4. Highly Fibrous Foods: Raw Vegetables, Nuts, Etc. 

I bring this up for all my fellow Crohn’s, Colitis + IBS readers. When I was having my first [Crohn’s] flare, I ate tons of nuts, raw foods and cruciferous vegetables (as in broccoli and kale) in an attempt to "be healthier." And yet I'd go to bed every night in pain with a massive distended stomach. Turns out, I was straining my system with waaay too much insoluble fiber, and filling my digestive tract w/ air from all the fermentation. If this sounds like you after eating a huge raw salad, try switching to juiced or cooked veggies, limiting your daily nut intake or mindfully tracking your fiber. It’s an important lesson I’ve learned along my journey – healthy, whole foods aren’t always innocent, and less is sometimes more.

5. Sugar Alcohols

Grab your favorite protein bar and scan the ingredients on its food label. Sugar alcohols are commonly filed under the names erythritol, sorbitol, mannitol, lactitol, xylitol or maltitol, to name a few. They’re hybrids of sugar + alcohol molecules, and an attractive ingredient to put into processed “health” foods. Due to their similar chemical structure, they taste just like sugar, but with fewer calories and a lower glycemic index. Um, hell ya! However, there’s a catch – they can cause some serious bloating and/or gas as they ferment in the gut. So yes, unfortunately, a lot of my favorite protein bars contain sugar alcohols. *Cue the sad violins* But don’t think you have to eliminate them from your diet completely. Instead, I just stay strategic about my timing.  Want to break up with sugar alcohols for good? An alternative I now use is [RxBars]. They pack protein, use few ingredients and still taste ah-mazing.

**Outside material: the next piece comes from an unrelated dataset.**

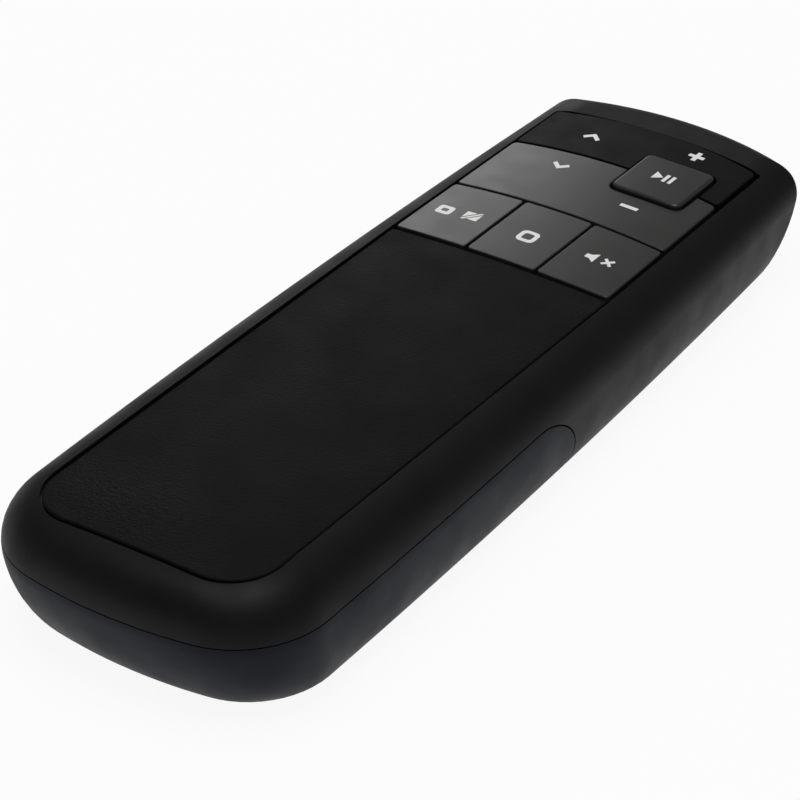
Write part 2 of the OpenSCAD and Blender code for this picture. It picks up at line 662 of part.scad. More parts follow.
// Board and what is on it
module main_board() color([0.05, 0.3, 0.15]) difference() {
    translate([0, 0, board_low]) linear_extrude(board_t) polygon([
        [-board_half, board_y0], [board_half, board_y0], [board_half, board_y1 - board_cut],
        [board_half - board_cut, board_y1], [board_cut - board_half, board_y1],
        [-board_half, board_y1 - board_cut]]);
    hole(boss_r + hole_gap, front_screw_x, front_screw_y, 0, BIG);
    hole(board_screw_r + hole_gap, board_screw_x, board_screw_y, 0, BIG);
}
module switch_bodies() color([0.12, 0.12, 0.13]) for (p = switch_spots) difference() {
    translate([p[0], p[1], board_z + switch_h / 2]) cube([switch_w, switch_w, switch_h], center = true);
    tube_z(plunger_r + plunger_play, p[0], p[1], switch_top - bore_depth, BIG);
}
module plunger(i) color([0.8, 0.3, 0.2])
    tube_z(plunger_r, switch_spots[i][0], switch_spots[i][1], plunger_top - plunger_l, plunger_top);
module start_plunger() plunger(0);
module screen_plunger() plunger(1);
module mute_plunger() plunger(2);
module play_plunger() plunger(3);
module page_down_plunger() plunger(4);
module volume_down_plunger() plunger(5);
module page_up_plunger() plunger(6);
module volume_up_plunger() plunger(7);
module on_underside(x, y, w, l, h)
    box(x - w / 2, x + w / 2, y - l / 2, y + l / 2, board_low - h, board_low);
module radio_chip() color([0.1, 0.1, 0.1]) on_underside(radio[0], radio_y, radio[0], radio[0], radio[1]);
module crystal() color("silver")
    on_underside(-radio[0], radio_y, crystal_size[0], crystal_size[1], crystal_size[2]);
module power_coil() color([0.2, 0.2, 0.22])
    tube_z(coil_size[0], 0, board_screw_y + 3 * coil_size[0], board_low - coil_size[1], board_low);
module small_capacitors() color([0.6, 0.5, 0.35]) for (i = [0:5])
    on_underside(capacitor_pitch * (i - 2.5), row_y - 2 * capacitor_pitch,
        capacitor[0], capacitor[1], capacitor[2]);

// Cells and contacts
// One cell along Y from its flat end at y; s = 1 puts the nub to the head, -1 to the tail
module cell(x, y, s) translate([x, y, cell_z]) rotate([s > 0 ? -90 : 90, 0, 0]) {
    cylinder(r = cell_d / 2, h = cell_l - nub_h);
    cylinder(r = nub_r, h = cell_l);
}
module battery_left() color([0.25, 0.3, 0.35]) cell(cell_x, cell_front - cell_l, 1);
module battery_right() color([0.25, 0.3, 0.35]) cell(cell_x + cell_pitch, cell_back + cell_l, -1);
module contact(x0, x1, y) box(x0 - contact_half, x1 + contact_half, y, y + plate_t,
    contact_z0, contact_z1);
// A contact's tab: out of the bay, up or down in front of it, and on over the board
module tab(x) {
    x0 = x - tab_w / 2;
    x1 = x + tab_w / 2;
    bend_y = cradle_front + board_gap / 2;
    box(x0, x1, cell_front, bend_y, tab_z, tab_z + plate_t);
    box(x0, x1, bend_y - plate_t, bend_y, min(tab_z, board_z), max(tab_z, board_z) + plate_t);
    box(x0, x1, bend_y - plate_t, board_y0 + tab_l, board_z, board_z + plate_t);
}
module bridge_contact() color("silver") contact(cell_x, cell_x + cell_pitch, bay_back + plate_gap);
module plus_contact() color("silver") {
    contact(cell_x, cell_x, cell_front);
    tab(cell_x);
}
module minus_contact() color("silver") {
    contact(cell_x + cell_pitch, cell_x + cell_pitch, cell_front);
    tab(cell_x + cell_pitch);
}
// Coil spring along +Y: a six-sided wire swept round a helix.
module coil_spring(x, y) {
    sides = 6;
    steps = spring_turns * 12;
    run = spring_l - 2 * spring_wire;
    points = [for (i = [0:steps], j = [0:sides - 1])
        let (t = 360 * spring_turns * i / steps, a = 360 * j / sides, r = coil_r + spring_wire * cos(a))
        [x + r * cos(t), y + spring_wire + run * i / steps + spring_wire * sin(a), cell_z + r * sin(t)]];
    faces = [for (i = [0:steps - 1], j = [0:sides - 1]) let (k = (j + 1) % sides) each [
        [i * sides + j, (i + 1) * sides + k, (i + 1) * sides + j],
        [i * sides + j, i * sides + k, (i + 1) * sides + k]]];
    polyhedron(points, concat([[for (j = [0:sides - 1]) sides - 1 - j]], faces,
        [[for (j = [0:sides - 1]) steps * sides + j]]));
}
module tail_spring() color("silver") coil_spring(cell_x, cell_back);
module front_spring() color("silver") coil_spring(cell_x + cell_pitch, cell_front - spring_l);

// USB receiver, stored with its plug in the cradle's dock
module receiver_plug() color("silver") difference() {
    along_y(receiver_x, cap_y - plug_l, receiver_z, plug_l) square([plug_w, plug_t], center = true);
    along_y(receiver_x, cap_y - plug_l - 1, receiver_z, plug_l + 2)
        square([plug_w - 2 * plug_wall, plug_t - 2 * plug_wall], center = true);
}
module receiver_tongue() color([0.9, 0.9, 0.92])
    box(receiver_x - tongue_w / 2, receiver_x + tongue_w / 2, cap_y - plug_l + plug_wall, cap_y,
        receiver_z - plug_t / 2 + plug_wall + FIT, receiver_z - FIT);
module receiver_cap() color([0.1, 0.1, 0.11])
    along_y(receiver_x, cap_y, receiver_z, receiver_l) rounded(receiver_w, receiver_t, cap_r);

// Screws, each pointing up from its seat at z, with a cross recess in its head
module screw(r, head_r, head_h, l, z) difference() {
    union() {
        translate([0, 0, z - head_h]) cylinder(r = head_r, h = head_h);
        translate([0, 0, z - FIT]) cylinder(r = r, h = l);
    }
    for (a = [0, 90]) rotate([0, 0, a]) translate([0, 0, z - head_h])
        cube([head_r * 1.2, head_r * 0.28, head_h], center = true);
}
module case_screw(z) screw(screw_r, screw_head_r, screw_head_h, screw_l, z);
module case_screws() color("silver") {
    at_sides(front_screw_x, front_screw_y) case_screw(shelf_z - seat_t);
    at_sides(tail_screw_x, tail_screw_y) case_screw(tail_seat_z);
}
module board_screws() color("silver") at_sides(board_screw_x, board_screw_y)
    screw(board_screw_r, 2 * board_screw_r, board_screw_head, board_screw_l, board_low);

top_casing();
bottom_casing();
battery_cover();
grip_pad();
start_key();
screen_key();
mute_key();
play_key();
upper_rocker();
lower_rocker();
key_frame();
rocker_pins();
main_board();
switch_bodies();
start_plunger();
screen_plunger();
mute_plunger();
play_plunger();
page_up_plunger();
volume_up_plunger();
page_down_plunger();
volume_down_plunger();
radio_chip();
crystal();
power_coil();
small_capacitors();
battery_left();
battery_right();
bridge_contact();
plus_contact();
minus_contact();
tail_spring();
front_spring();
receiver_plug();
receiver_tongue();
receiver_cap();
case_screws();
board_screws();
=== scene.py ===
"""Wireless presentation clicker: smooth shells, a soft grip pad, keys with printed symbols,
and moulded, plated and printed finishes for every part inside.

Sizes are in millimetres and become metres where a mesh is placed.
"""

import logging
import math
from dataclasses import dataclass, field
from enum import Enum
from typing import Callable

import bmesh
import bpy
from mathutils import Matrix, Vector


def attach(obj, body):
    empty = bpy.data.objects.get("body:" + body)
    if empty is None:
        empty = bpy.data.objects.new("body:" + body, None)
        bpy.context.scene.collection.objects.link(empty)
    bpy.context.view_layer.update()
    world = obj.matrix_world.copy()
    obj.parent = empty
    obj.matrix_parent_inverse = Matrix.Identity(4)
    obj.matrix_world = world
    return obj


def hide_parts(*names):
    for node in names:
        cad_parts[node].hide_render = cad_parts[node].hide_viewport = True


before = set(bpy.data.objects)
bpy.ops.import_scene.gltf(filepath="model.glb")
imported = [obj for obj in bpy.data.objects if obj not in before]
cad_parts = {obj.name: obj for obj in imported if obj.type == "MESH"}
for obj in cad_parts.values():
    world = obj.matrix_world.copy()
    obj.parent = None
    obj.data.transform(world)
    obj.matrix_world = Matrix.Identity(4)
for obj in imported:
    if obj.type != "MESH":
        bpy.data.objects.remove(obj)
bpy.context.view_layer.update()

MM = 0.001
NOISE_SPAN = (0.3, 0.7)  # where nearly all of the noise's values lie
SMOOTH_ANGLE = math.radians(32)  # edges flatter than this are shaded smooth
RIM_ANGLE = 0.5  # least angle in radians between two marks for a rim
RIM_STEPS = 3
OVER = 30.0  # a level in mm above the whole object
LOG = logging.getLogger("clicker")
Point = tuple[float, float]


# ---------------------------------------------------------------- finishes


def linear(code: str) -> tuple[float, float, float, float]:
    """Turns an sRGB hex colour into linear light.

    Args:
        code: The colour as "#rrggbb".

    Returns:
        Red, green, blue and alpha.
    """
    parts = [int(code[i : i + 2], 16) / 255 for i in (1, 3, 5)]
    parts = [p / 12.92 if p <= 0.04045 else ((p + 0.055) / 1.055) ** 2.4 for p in parts]
    return (parts[0], parts[1], parts[2], 1.0)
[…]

Maybe some of these foods cause you to bloat too. They may also not! What’s essential is that you stay mindful of your own body. If you want to identify your triggers, keep mental or physical notes of how you feel after every meal. And just because a food makes you bloat doesn’t mean you have to write it off forever. I still eat my favorite protein bars and enjoy big slices of toast from time to time. Let your self-assessment enlighten you, not cripple you!

Happy eating,

DISCLAIMER: Although I am in the process of earning my RD license, the content of this website is in no way intended to be a substitute for professional medical advice. Always seek guidance and the final word from a practicing professional. This is merely a place to share my personal experience and anecdotal advice. Cheers!